Personal information
- Full name: Henry Pepys
- Born: 1840 Marylebone, Middlesex, England
- Died: 23 December 1918 (aged 77–78) Hove, Sussex, England
- Batting: Unknown

Career statistics
| Competition | First-class |
| Matches | 2 |
| Runs scored | 32 |
| Batting average | 8.00 |
| 100s/50s | –/– |
| Top score | 16 |
| Catches/stumpings | 3/– |
- Source: Cricinfo, 29 February 2020

= Henry Pepys (cricketer) =

English cricketer

Henry Pepys (1840 – 23 December 1918) was an English first-class cricketer and barrister.

The son of Edmund Pepys, he was born in 1840 at Marylebone. He was educated at Eton College, before going up to Oriel College, Oxford.

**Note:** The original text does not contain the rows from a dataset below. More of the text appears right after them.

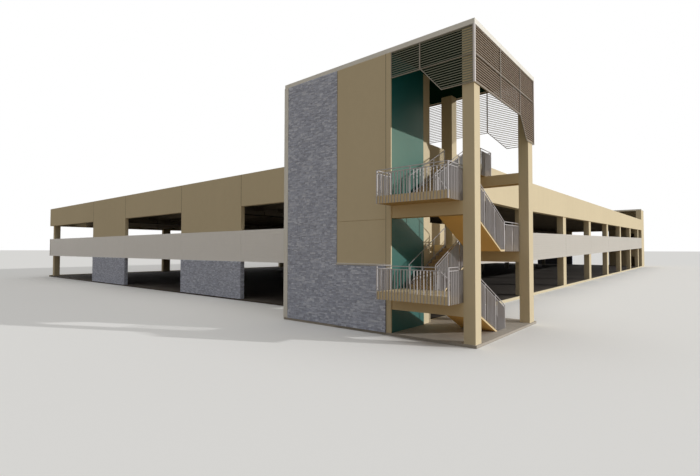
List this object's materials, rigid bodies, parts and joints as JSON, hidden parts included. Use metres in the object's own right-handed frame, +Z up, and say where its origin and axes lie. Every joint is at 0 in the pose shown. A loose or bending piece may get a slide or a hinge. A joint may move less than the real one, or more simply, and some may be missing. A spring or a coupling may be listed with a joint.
{
  "type": "multi storey car park, 1:10 scale model",
  "caption": "Open-sided parking deck building on columns, with white and tan facade bands and a corner stair tower with louvre screens, as a one to ten scale model",
  "frame": {"origin": "on the ground, under the middle of the parking decks' footprint", "axes": "+X runs along the long sides from the stair tower towards the far tower, +Y across the decks, +Z up"},
  "size_m": [9.955, 5.84, 1.218],
  "materials": {
    "deck_concrete": "matt",
    "guard_steel": "satin",
    "ledge_stone": "rough",
    "louvre_bronze": "satin",
    "pale_trim": "satin",
    "slab_concrete": "matt",
    "stair_steel": "satin",
    "tan_render": "matt",
    "teal_paint": "matt",
    "teal_soffit": "satin",
    "white_panel": "matt"
  },
  "bodies": {
    "root": {"balcony_guards": "guard_steel", "balcony_slabs": "tan_render", "corner_columns": "tan_render", "east_parapet": "tan_render", "east_screen_slats": "louvre_bronze", "east_white_band": "white_panel", "far_tower_floors": "deck_concrete", "far_tower_roof": "pale_trim", "far_tower_walls": "tan_render", "far_tower_west_wall": "tan_render", "flight_guards": "guard_steel", "ground_slab": "slab_concrete", "inner_beams": "deck_concrete", "inner_columns": "deck_concrete", "landing_beams": "tan_render", "landing_guards": "guard_steel", "level_2_decks": "deck_concrete", "level_2_landing": "tan_render", "north_columns": "tan_render", "north_parapet": "tan_render", "north_white_band": "white_panel", "rear_columns": "tan_render", "roof_canopy": "teal_soffit", "roof_decks": "deck_concrete", "roof_fascia": "pale_trim", "roof_landing": "tan_render", "screen_corner_posts": "guard_steel", "screen_frames": "guard_steel", "south_columns": "tan_render", "south_parapet": "tan_render", "south_screen_slats": "louvre_bronze", "south_white_band": "white_panel", "stair_columns": "tan_render", "stair_soffits": "tan_render", "stair_stringers": "stair_steel", "stair_treads": "deck_concrete", "stone_walls": "ledge_stone", "tan_column": "tan_render", "teal_wall": "teal_paint", "tower_fin": "pale_trim", "tower_floor": "slab_concrete", "tower_inner_wall": "tan_render", "tower_pilaster": "tan_render", "tower_stone_base": "ledge_stone", "tower_stone_wall": "ledge_stone", "tower_tan_wall": "tan_render", "wall_panels": "tan_render", "west_parapet": "tan_render", "west_screen_slats": "louvre_bronze", "west_white_band": "white_panel"}
  },
  "joints": []
}
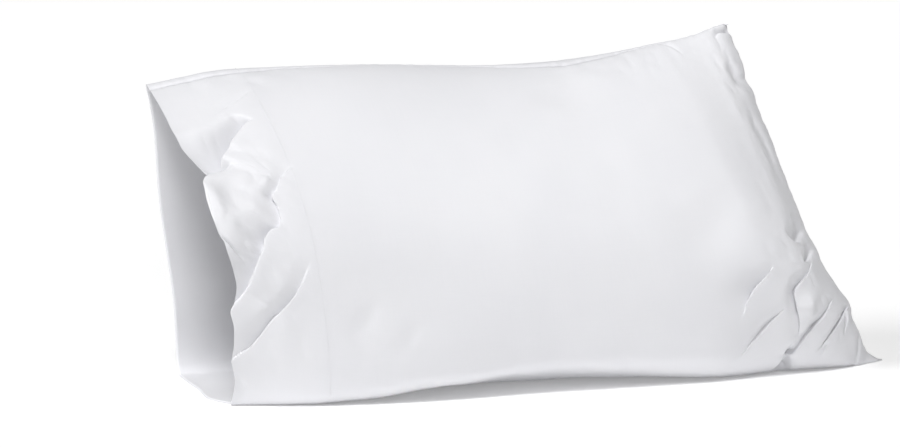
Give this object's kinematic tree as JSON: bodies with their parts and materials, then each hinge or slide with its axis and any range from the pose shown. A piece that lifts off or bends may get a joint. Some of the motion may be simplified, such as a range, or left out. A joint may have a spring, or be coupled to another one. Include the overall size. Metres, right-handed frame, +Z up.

Pepys played first-class cricket for the Gentlemen of Kent in 1861 and 1862, making two appearances for the Gentlemen of Marylebone Cricket Club at Canterbury. He scored 32 runs in his two matches, with a high score of 16.

A student of Lincoln's Inn, he was called to the bar in April 1864. Pepys was married to Mélanie Jenkins, the daughter of Sir Richard Jenkins and widow of William Vansittart. Pepys died at Hove in December 1918.